==== DATA PROVIDED

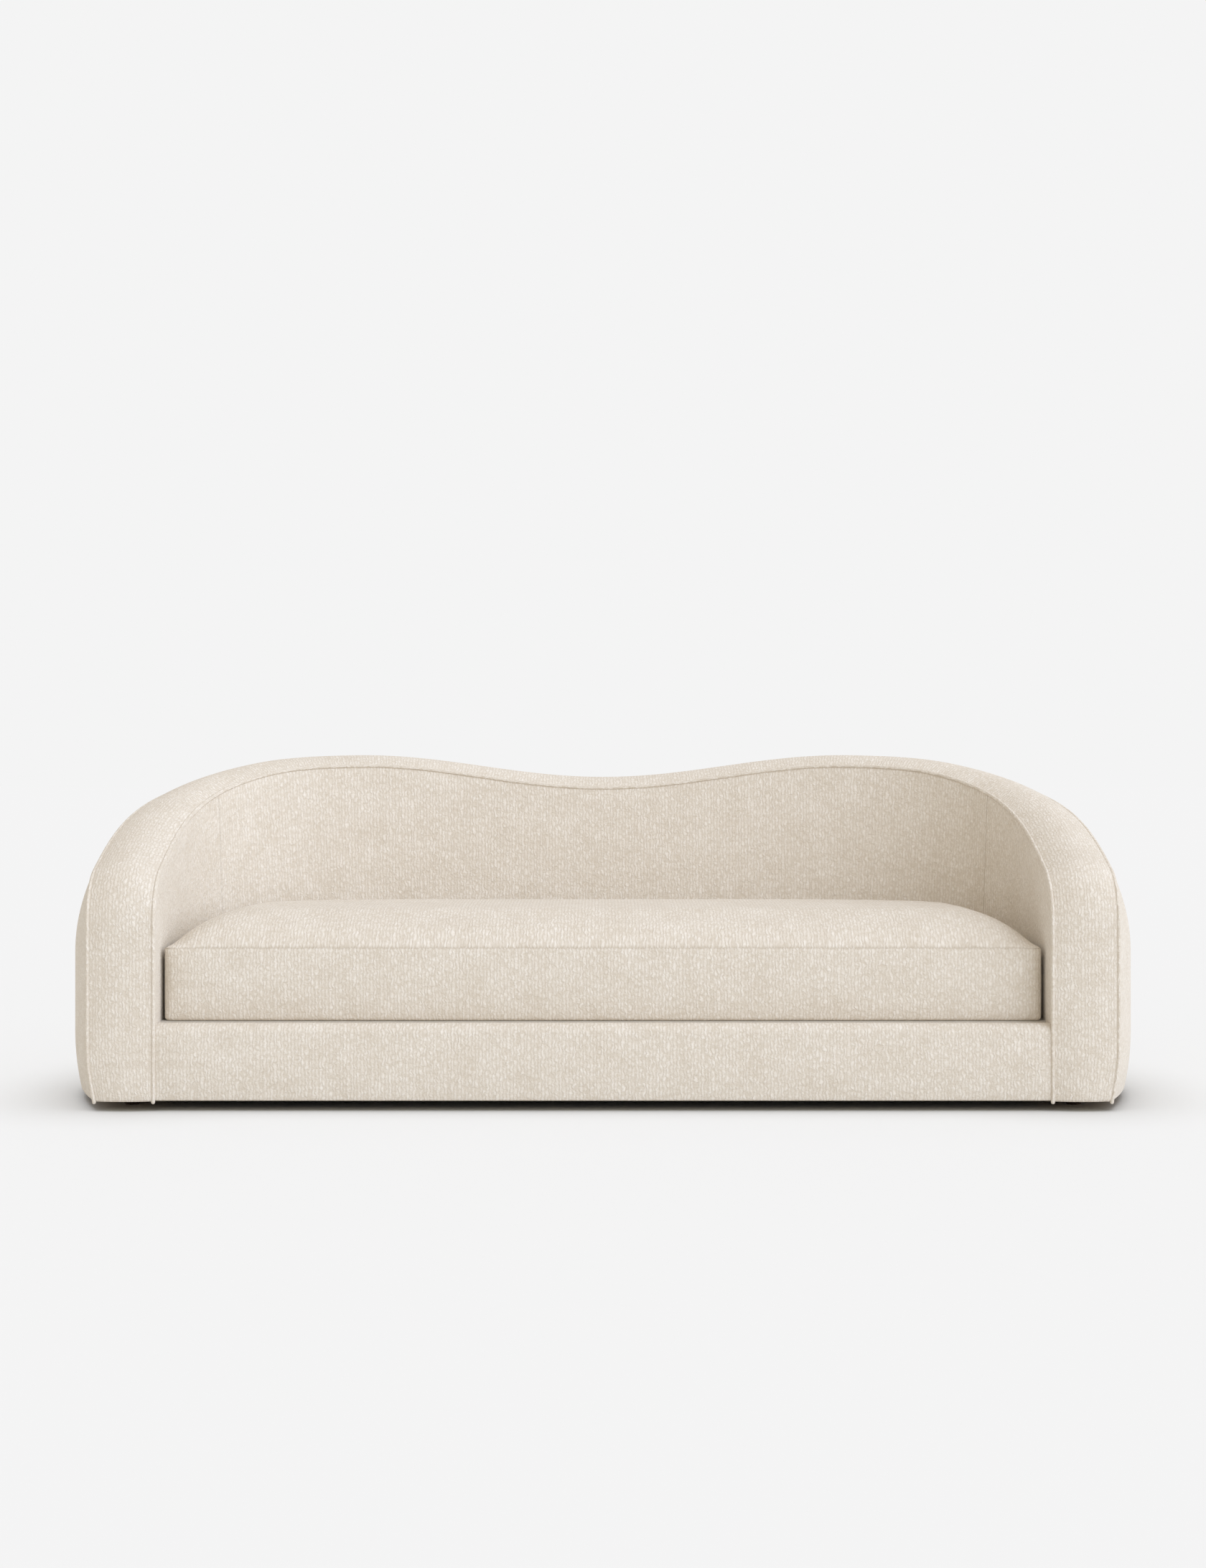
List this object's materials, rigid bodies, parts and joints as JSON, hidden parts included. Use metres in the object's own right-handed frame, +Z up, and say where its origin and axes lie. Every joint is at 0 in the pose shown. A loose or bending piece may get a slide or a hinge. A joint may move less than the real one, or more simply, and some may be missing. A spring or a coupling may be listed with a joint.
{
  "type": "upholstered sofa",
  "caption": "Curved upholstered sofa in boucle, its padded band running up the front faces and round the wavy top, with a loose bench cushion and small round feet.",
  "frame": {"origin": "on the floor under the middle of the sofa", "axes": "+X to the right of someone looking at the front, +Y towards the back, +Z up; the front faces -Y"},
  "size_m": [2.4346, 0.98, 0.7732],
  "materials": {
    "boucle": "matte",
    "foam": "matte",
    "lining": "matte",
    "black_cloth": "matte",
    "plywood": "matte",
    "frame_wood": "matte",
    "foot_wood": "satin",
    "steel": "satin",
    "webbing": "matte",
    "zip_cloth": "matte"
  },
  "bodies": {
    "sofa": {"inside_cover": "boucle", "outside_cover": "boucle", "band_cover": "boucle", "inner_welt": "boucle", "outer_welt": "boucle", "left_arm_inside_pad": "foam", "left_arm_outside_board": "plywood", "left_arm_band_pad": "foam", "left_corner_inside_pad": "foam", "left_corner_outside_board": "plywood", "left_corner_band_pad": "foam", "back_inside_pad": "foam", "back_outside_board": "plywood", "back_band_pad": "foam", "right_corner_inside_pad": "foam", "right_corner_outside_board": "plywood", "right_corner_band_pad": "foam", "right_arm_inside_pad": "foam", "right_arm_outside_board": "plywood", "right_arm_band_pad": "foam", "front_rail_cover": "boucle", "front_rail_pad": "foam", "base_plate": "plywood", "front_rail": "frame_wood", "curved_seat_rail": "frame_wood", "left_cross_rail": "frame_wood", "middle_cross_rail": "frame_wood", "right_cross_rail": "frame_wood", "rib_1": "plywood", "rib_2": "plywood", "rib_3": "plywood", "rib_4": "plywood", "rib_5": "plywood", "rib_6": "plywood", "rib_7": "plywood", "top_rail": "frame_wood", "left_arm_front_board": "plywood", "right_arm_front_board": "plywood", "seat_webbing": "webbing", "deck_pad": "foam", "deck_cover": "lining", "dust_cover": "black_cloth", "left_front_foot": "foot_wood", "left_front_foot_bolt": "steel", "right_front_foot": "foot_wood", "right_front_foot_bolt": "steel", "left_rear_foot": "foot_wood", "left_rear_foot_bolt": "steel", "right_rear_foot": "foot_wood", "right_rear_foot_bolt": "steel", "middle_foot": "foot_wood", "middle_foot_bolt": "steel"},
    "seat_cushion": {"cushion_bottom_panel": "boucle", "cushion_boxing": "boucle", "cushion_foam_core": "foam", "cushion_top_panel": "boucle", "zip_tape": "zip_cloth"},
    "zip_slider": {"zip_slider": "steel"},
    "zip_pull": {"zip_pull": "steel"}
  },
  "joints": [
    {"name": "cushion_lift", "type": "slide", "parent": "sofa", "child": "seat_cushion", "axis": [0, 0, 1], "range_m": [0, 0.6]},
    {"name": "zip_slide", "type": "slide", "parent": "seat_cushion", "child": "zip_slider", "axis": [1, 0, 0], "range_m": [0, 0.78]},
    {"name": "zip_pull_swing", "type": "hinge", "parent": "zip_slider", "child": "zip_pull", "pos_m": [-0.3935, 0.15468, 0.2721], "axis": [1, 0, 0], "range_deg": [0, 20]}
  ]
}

========

• **WHAT TO PRODUCE**
Reproduce every line of the material above exactly.

• **ANSWER TO THIS PROBLEM**
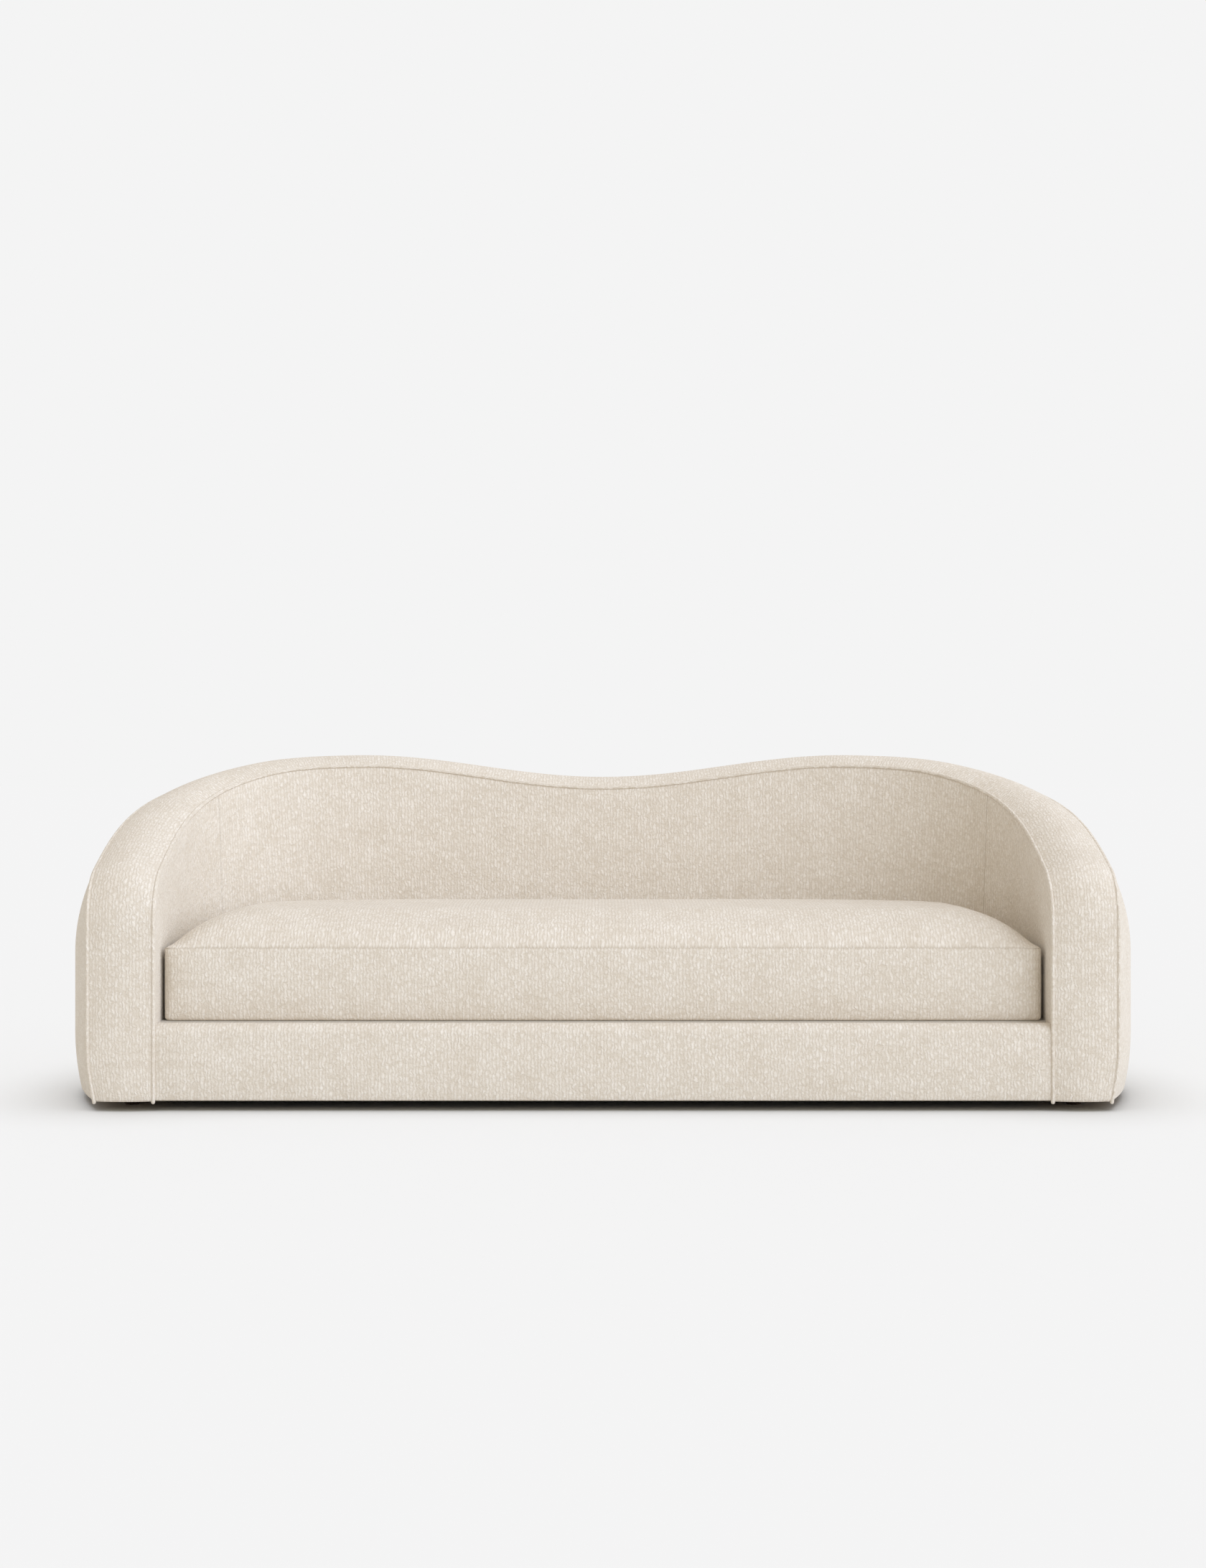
List this object's materials, rigid bodies, parts and joints as JSON, hidden parts included. Use metres in the object's own right-handed frame, +Z up, and say where its origin and axes lie. Every joint is at 0 in the pose shown. A loose or bending piece may get a slide or a hinge. A joint may move less than the real one, or more simply, and some may be missing. A spring or a coupling may be listed with a joint.
{
  "type": "upholstered sofa",
  "caption": "Curved upholstered sofa in boucle, its padded band running up the front faces and round the wavy top, with a loose bench cushion and small round feet.",
  "frame": {"origin": "on the floor under the middle of the sofa", "axes": "+X to the right of someone looking at the front, +Y towards the back, +Z up; the front faces -Y"},
  "size_m": [2.4346, 0.98, 0.7732],
  "materials": {
    "boucle": "matte",
    "foam": "matte",
    "lining": "matte",
    "black_cloth": "matte",
    "plywood": "matte",
    "frame_wood": "matte",
    "foot_wood": "satin",
    "steel": "satin",
    "webbing": "matte",
    "zip_cloth": "matte"
  },
  "bodies": {
    "sofa": {"inside_cover": "boucle", "outside_cover": "boucle", "band_cover": "boucle", "inner_welt": "boucle", "outer_welt": "boucle", "left_arm_inside_pad": "foam", "left_arm_outside_board": "plywood", "left_arm_band_pad": "foam", "left_corner_inside_pad": "foam", "left_corner_outside_board": "plywood", "left_corner_band_pad": "foam", "back_inside_pad": "foam", "back_outside_board": "plywood", "back_band_pad": "foam", "right_corner_inside_pad": "foam", "right_corner_outside_board": "plywood", "right_corner_band_pad": "foam", "right_arm_inside_pad": "foam", "right_arm_outside_board": "plywood", "right_arm_band_pad": "foam", "front_rail_cover": "boucle", "front_rail_pad": "foam", "base_plate": "plywood", "front_rail": "frame_wood", "curved_seat_rail": "frame_wood", "left_cross_rail": "frame_wood", "middle_cross_rail": "frame_wood", "right_cross_rail": "frame_wood", "rib_1": "plywood", "rib_2": "plywood", "rib_3": "plywood", "rib_4": "plywood", "rib_5": "plywood", "rib_6": "plywood", "rib_7": "plywood", "top_rail": "frame_wood", "left_arm_front_board": "plywood", "right_arm_front_board": "plywood", "seat_webbing": "webbing", "deck_pad": "foam", "deck_cover": "lining", "dust_cover": "black_cloth", "left_front_foot": "foot_wood", "left_front_foot_bolt": "steel", "right_front_foot": "foot_wood", "right_front_foot_bolt": "steel", "left_rear_foot": "foot_wood", "left_rear_foot_bolt": "steel", "right_rear_foot": "foot_wood", "right_rear_foot_bolt": "steel", "middle_foot": "foot_wood", "middle_foot_bolt": "steel"},
    "seat_cushion": {"cushion_bottom_panel": "boucle", "cushion_boxing": "boucle", "cushion_foam_core": "foam", "cushion_top_panel": "boucle", "zip_tape": "zip_cloth"},
    "zip_slider": {"zip_slider": "steel"},
    "zip_pull": {"zip_pull": "steel"}
  },
  "joints": [
    {"name": "cushion_lift", "type": "slide", "parent": "sofa", "child": "seat_cushion", "axis": [0, 0, 1], "range_m": [0, 0.6]},
    {"name": "zip_slide", "type": "slide", "parent": "seat_cushion", "child": "zip_slider", "axis": [1, 0, 0], "range_m": [0, 0.78]},
    {"name": "zip_pull_swing", "type": "hinge", "parent": "zip_slider", "child": "zip_pull", "pos_m": [-0.3935, 0.15468, 0.2721], "axis": [1, 0, 0], "range_deg": [0, 20]}
  ]
}